To prevent this, you need a vacuum with rubber or silicone brush rolls. Premium models utilize a dual-roller configuration that rotates in opposite directions. Instead of combing through the rug fibers, these rubber extractors slap and beat the carpet. This mechanical action dislodges heavy dirt while remaining highly resistant to tangles. If your floor plan includes Persian rugs, Turkish runners, or anything with a fringed edge, a tangle-resistant floating rubber roller is a strict requirement for unattended cleaning.

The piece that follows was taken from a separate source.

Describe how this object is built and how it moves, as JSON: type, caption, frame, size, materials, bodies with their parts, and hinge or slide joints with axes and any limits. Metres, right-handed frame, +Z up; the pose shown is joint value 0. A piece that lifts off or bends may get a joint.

What to Look For: Navigation Sensors and Pile Limits
Every automated vacuum has physical limitations, and deep shag rugs represent the absolute ceiling for this product category. Most robots physically stall on pile heights exceeding 0.75 inches. The long, dense fibers wrap around the side sweeping brushes, bog down the main drive wheels, and block the optical sensors. More importantly, thick shag triggers the robot’s downward-facing cliff sensors. These infrared beams interpret the deep shadows between shag fibers as a dangerous drop-off.

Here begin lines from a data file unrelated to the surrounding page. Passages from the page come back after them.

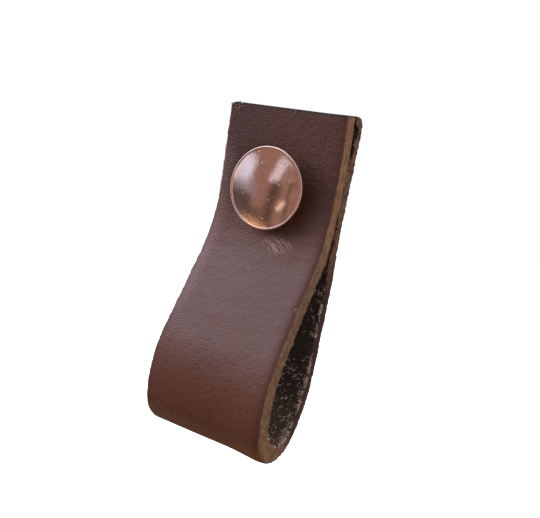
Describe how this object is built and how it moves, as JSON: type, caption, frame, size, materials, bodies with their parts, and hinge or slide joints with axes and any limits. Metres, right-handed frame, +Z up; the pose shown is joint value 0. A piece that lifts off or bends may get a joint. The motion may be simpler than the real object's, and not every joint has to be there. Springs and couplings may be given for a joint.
{
  "type": "leather strap pull",
  "caption": "Short leather strap folded into a finger loop, its cut ends held together by a round copper head that fixes it to a door or drawer front.",
  "frame": {"origin": "middle of the strap's width on its flat back face, 10 mm below the centre of the head", "axes": "+X to the right seen from the room, +Y square into the door or drawer front, +Z up"},
  "size_m": [0.0254, 0.0185, 0.0641],
  "materials": {
    "leather": "dark red-brown full grain with a soft satin sheen, tan cut edges and dark rough flesh inside the loop",
    "copper_head": "polished copper with fine dings and a bright turned rim",
    "copper_screw": "plain turned copper, slightly dull"
  },
  "bodies": {
    "root": {"strap": "leather", "head_post": "copper_head", "back_screw": "copper_screw"}
  },
  "joints": []
}
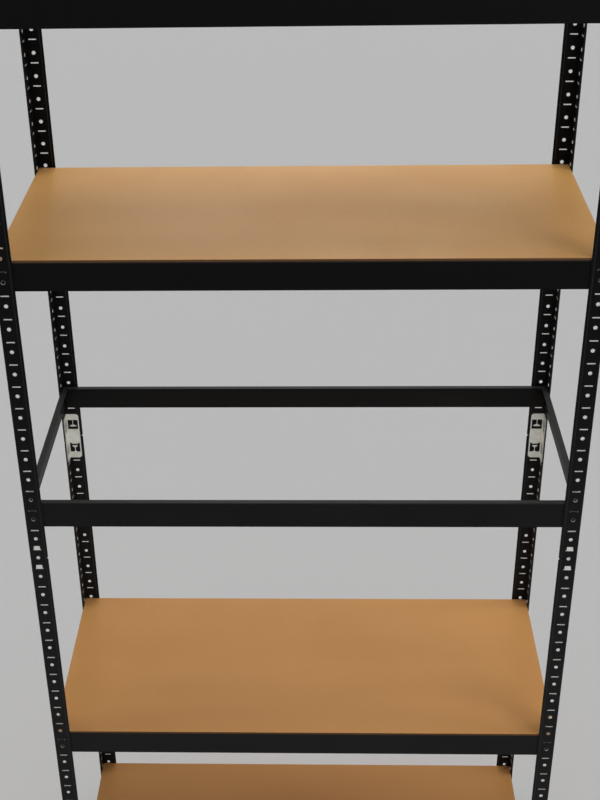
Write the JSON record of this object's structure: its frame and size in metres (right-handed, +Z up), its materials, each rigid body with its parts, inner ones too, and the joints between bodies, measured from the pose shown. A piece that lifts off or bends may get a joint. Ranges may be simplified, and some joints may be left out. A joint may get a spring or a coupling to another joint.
{
  "type": "boltless shelving unit",
  "caption": "Tall free-standing boltless shelving: perforated black angle posts, hook-in beams, loose brown boards, and one open ring of beams at mid height.",
  "frame": {"origin": "on the floor, under the centre of the shelving", "axes": "+Z up, +X to the right seen from the front, +Y to the rear"},
  "size_m": [0.9054, 0.4054, 1.8318],
  "materials": {
    "black_powder_coat": "satin black powder coat with a very fine orange-peel texture",
    "zinc_plate": "bright zinc plate, slightly warm, satin",
    "foot_plastic": "matt moulded black plastic",
    "hardboard": "smooth honey-brown board, fine fibres, darker sawn edges"
  },
  "bodies": {
    "frame": {"post_front_left_lower": "black_powder_coat", "post_front_left_upper": "black_powder_coat", "post_front_right_lower": "black_powder_coat", "post_front_right_upper": "black_powder_coat", "post_rear_left_lower": "black_powder_coat", "post_rear_left_upper": "black_powder_coat", "post_rear_right_lower": "black_powder_coat", "post_rear_right_upper": "black_powder_coat", "connector_front_left": "zinc_plate", "connector_front_right": "zinc_plate", "connector_rear_left": "zinc_plate", "connector_rear_right": "zinc_plate", "foot_front_left": "foot_plastic", "foot_front_right": "foot_plastic", "foot_rear_left": "foot_plastic", "foot_rear_right": "foot_plastic", "beam_level_1_front": "black_powder_coat", "beam_level_1_right": "black_powder_coat", "beam_level_1_rear": "black_powder_coat", "beam_level_1_left": "black_powder_coat", "beam_level_2_front": "black_powder_coat", "beam_level_2_right": "black_powder_coat", "beam_level_2_rear": "black_powder_coat", "beam_level_2_left": "black_powder_coat", "beam_level_3_front": "black_powder_coat", "beam_level_3_right": "black_powder_coat", "beam_level_3_rear": "black_powder_coat", "beam_level_3_left": "black_powder_coat", "beam_level_4_front": "black_powder_coat", "beam_level_4_right": "black_powder_coat", "beam_level_4_rear": "black_powder_coat", "beam_level_4_left": "black_powder_coat", "beam_level_5_front": "black_powder_coat", "beam_level_5_right": "black_powder_coat", "beam_level_5_rear": "black_powder_coat", "beam_level_5_left": "black_powder_coat"},
    "board_1": {"board_level_1": "hardboard"},
    "board_2": {"board_level_2": "hardboard"},
    "board_4": {"board_level_4": "hardboard"},
    "board_5": {"board_level_5": "hardboard"}
  },
  "joints": [
    {"name": "board_1_lift", "type": "slide", "parent": "frame", "child": "board_1", "axis": [0, 0, 1], "range_m": [0, 0.12]},
    {"name": "board_2_lift", "type": "slide", "parent": "frame", "child": "board_2", "axis": [0, 0, 1], "range_m": [0, 0.12]},
    {"name": "board_4_lift", "type": "slide", "parent": "frame", "child": "board_4", "axis": [0, 0, 1], "range_m": [0, 0.12]},
    {"name": "board_5_lift", "type": "slide", "parent": "frame", "child": "board_5", "axis": [0, 0, 1], "range_m": [0, 0.12]}
  ]
}
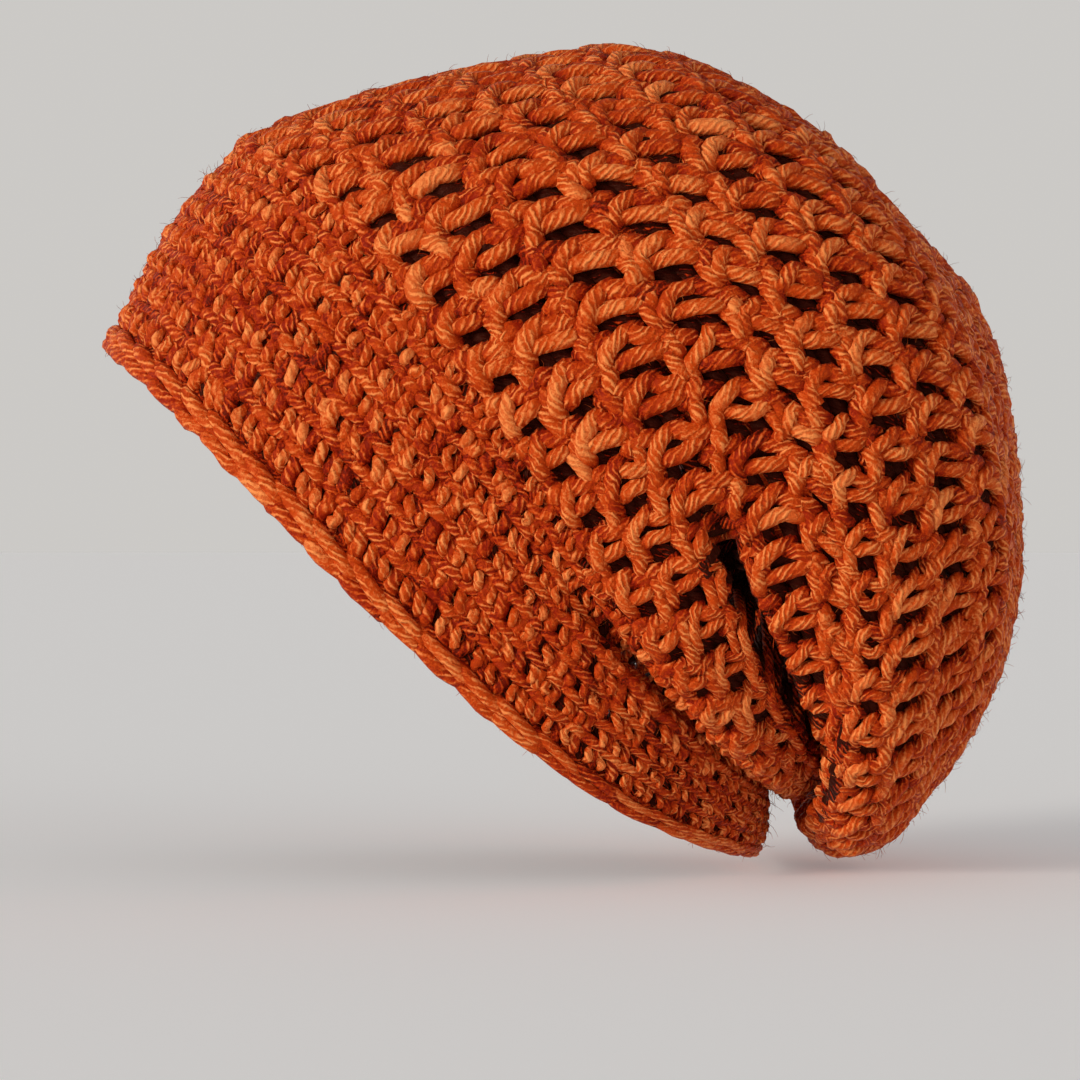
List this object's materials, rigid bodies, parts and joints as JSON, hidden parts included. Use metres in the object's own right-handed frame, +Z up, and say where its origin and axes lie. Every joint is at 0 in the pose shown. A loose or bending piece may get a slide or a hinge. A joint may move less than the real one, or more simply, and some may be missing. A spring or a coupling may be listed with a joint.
{
  "type": "crocheted slouch beanie",
  "caption": "Crocheted slouch beanie in burnt orange yarn: close-stitched band with a cord edge, and an open-stitched bag that hangs in folds behind the head.",
  "frame": {"origin": "middle of the tilted rim opening, where the hat sits on a head", "axes": "+Z up, -Y towards the wearer's face, +X towards the wearer's left"},
  "size_m": [0.206, 0.2843, 0.2498],
  "materials": {
    "edge_yarn": "plied yarn in chain stitches, matt with a soft sheen",
    "band_yarn": "plied yarn in close single crochet, matt with a soft sheen",
    "bag_yarn": "plied yarn in open tall stitches, matt with a soft sheen",
    "crown_yarn": "plied yarn drawn together in shrinking rounds, matt with a soft sheen"
  },
  "bodies": {
    "root": {"rim_edge": "edge_yarn", "brim_band": "band_yarn", "slouch_bag": "bag_yarn", "crown": "crown_yarn"}
  },
  "joints": []
}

This exact sensor limitation also causes robots to avoid dark black or heavily patterned geometric rugs. The infrared light absorbs into the black dye instead of bouncing back to the receiver, tricking the robot into thinking it has reached a ledge. While some manufacturers allow you to tape over or disable these sensors, doing so risks destroying the vacuum if you have stairs. The safest workaround is utilizing digital mapping features to manage these specific zones.
What to Look For: LiDAR Mapping and No-Go Zones
If your home features problematic floor coverings, a robot equipped with LiDAR (Light Detection and Ranging) or vSLAM camera navigation is mandatory. During its initial exploratory run, the robot spins a laser to generate a highly accurate, millimeter-precise digital floor plan in the companion smartphone app. This interactive map provides the exact tools required to manage difficult rugs without physical barriers.
When the robot repeatedly pushes a lightweight bathroom mat into the baseboards, you simply draw a red ‘no-go zone’ box over that specific area on the digital map. For expensive vintage rugs with delicate, four-inch tassels, you can draw narrow exclusion lines directly over the fringed edges. The robot will navigate over the main body of the rug while strictly avoiding the fragile perimeter. This precise spatial control prevents hardware jams and protects your expensive textiles from mechanical damage during daily cleaning cycles.
- If your lightweight rug keeps getting pushed around, use double-sided carpet tape on the corners. A stationary rug is much easier for a robot to clean.
- Look for a ‘Carpet First’ setting in the app. Some robots can be programmed to clean carpets first, ensuring the brush is clean and dry before tackling deep pile.
- Before the first run with a new robot, flip your area rugs and vacuum the underside and the floor beneath. This removes the deep grit that can hinder the robot’s performance.
- For new wool rugs that shed heavily, empty the robot’s dustbin mid-cycle for the first few runs. A full bin reduces suction and cleaning effectiveness significantly.
Frequently Asked Questions
Bottom Line
Robot vacuums are highly effective for maintaining rugs if you select a model with at least 2,000 Pa of suction and dual rubber brush rolls. They are ideal for pet owners who need daily hair removal from medium-pile carpets without manual effort. However, if your home is filled with deep shag or lightweight, unsecured runners, you will spend more time rescuing the robot than it spends cleaning.
Conclusion
Measure the pile height of your thickest rug and check your floor plan for delicate tassels. Use those two details to filter your vacuum choices, then map your home to block off any remaining problem areas.